Auch die Vereinten Nationen haben das Recht auf Entwicklung als ein unveräußerliches Menschenrecht bezeichnet (1981) und Entwicklung als "Entfaltung der menschlichen Person in Einklang mit der Gemeinschaft" umschrieben. Dieses "Recht auf Entwicklung" ist ein Solidaritätsrecht, das aus dem Prinzip der internationalen Solidarität hervorgeht. Diese schließt eine dynamische Verwirklichung von Gerechtigkeit in der Welt ein, fordert die Beseitigung der "strukturellen Ungerechtigkeit" und den Aufbau internationaler Sozial- und Wirtschaftsbeziehungen, die sich an den Menschenrechten ausrichten.

Die Menschenwürde als tragendes Fundament und die Menschenrechte als leitende Prinzipien des Handelns bilden somit nicht nur für den einzelnen, sondern auch für die Gesellschaft und ihre Institutionen die Basis und die Maßstäbe, an denen sich das sittliche Verhalten zu orientieren hat.
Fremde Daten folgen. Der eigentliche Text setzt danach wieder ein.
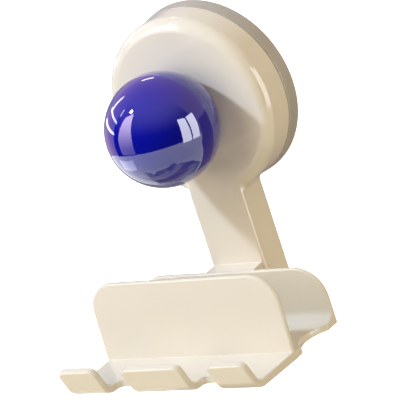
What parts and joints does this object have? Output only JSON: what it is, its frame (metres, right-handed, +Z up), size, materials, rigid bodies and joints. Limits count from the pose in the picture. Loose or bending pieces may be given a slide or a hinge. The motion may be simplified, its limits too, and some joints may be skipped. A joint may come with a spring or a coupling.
{
  "type": "suction cup wall shelf",
  "caption": "Small bathroom wall shelf: a round twist-lock suction mount with a ball knob, and an arm that carries a slotted tray with hooks along its front edge.",
  "frame": {"origin": "where the axis of the suction disc meets the wall", "axes": "+X to the right seen from the front, +Y into the wall, +Z up; the shelf stands out of the wall towards -Y"},
  "size_m": [0.0926, 0.0964, 0.1325],
  "materials": {
    "cream_abs": "cream moulded ABS, satin gloss",
    "translucent_grey_tpu": "soft translucent grey-beige TPU, smooth",
    "inner_abs": "off-white moulded ABS, as moulded",
    "zinc_plated_steel": "bright zinc plate",
    "black_nylon": "black moulded nylon",
    "white_acetal": "white acetal, smooth",
    "blue_lacquer": "deep blue metallic lacquer under a clear coat",
    "brass": "turned brass"
  },
  "bodies": {
    "shelf": {"shelf_body": "cream_abs", "suction_pad": "translucent_grey_tpu", "pressure_ring": "inner_abs", "ring_screw_1": "zinc_plated_steel", "ring_screw_2": "zinc_plated_steel", "ring_screw_3": "zinc_plated_steel", "ring_screw_4": "zinc_plated_steel", "thrust_washer": "white_acetal"},
    "stem": {"stem_collar": "black_nylon", "stem_stud": "zinc_plated_steel"},
    "knob": {"knob_rear_shell": "blue_lacquer", "knob_front_shell": "blue_lacquer", "knob_nut": "brass", "nut_retainer": "inner_abs"}
  },
  "joints": [
    {"name": "knob_turn", "type": "hinge", "parent": "shelf", "child": "knob", "pos_m": [0, 0, 0], "axis": [0, -1, 0], "range_deg": [0, 1080]},
    {"name": "stem_draw", "type": "slide", "parent": "shelf", "child": "stem", "axis": [0, 1, 0], "range_m": [0, 0.003], "deforming": ["suction_pad"]}
  ],
  "couplings": [
    {"joint": "stem_draw", "follows": "knob_turn", "m_per_rad": 0.00015915}
  ]
}
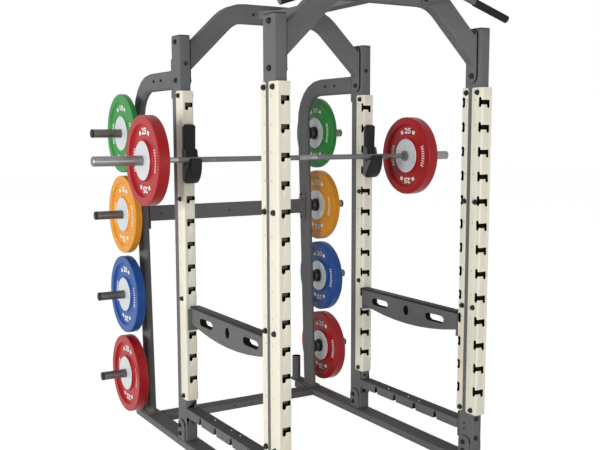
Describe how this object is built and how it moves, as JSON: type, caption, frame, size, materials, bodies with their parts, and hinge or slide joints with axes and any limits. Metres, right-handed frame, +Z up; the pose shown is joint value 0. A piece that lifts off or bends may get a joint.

Dieses ist heute auf die Bewältigung unzähliger Probleme gerichtet, zu deren Lösung Gerechtigkeit und Liebe gleichermaßen gefordert sind. Der von der Liebe geleitete Wille, jedem sein Recht zukommen zu lassen, muß sich über das Wohl-wollen in das Wohl-tun umsetzen. Es ist unsere Aufgabe, nach dem zu suchen, was jeweils gut und richtig ist und wie es verwirklicht werden kann. Dazu sind wir mit unserer vom Glauben und von der Liebe geleiteten Vernunft immer neu auf dem Weg.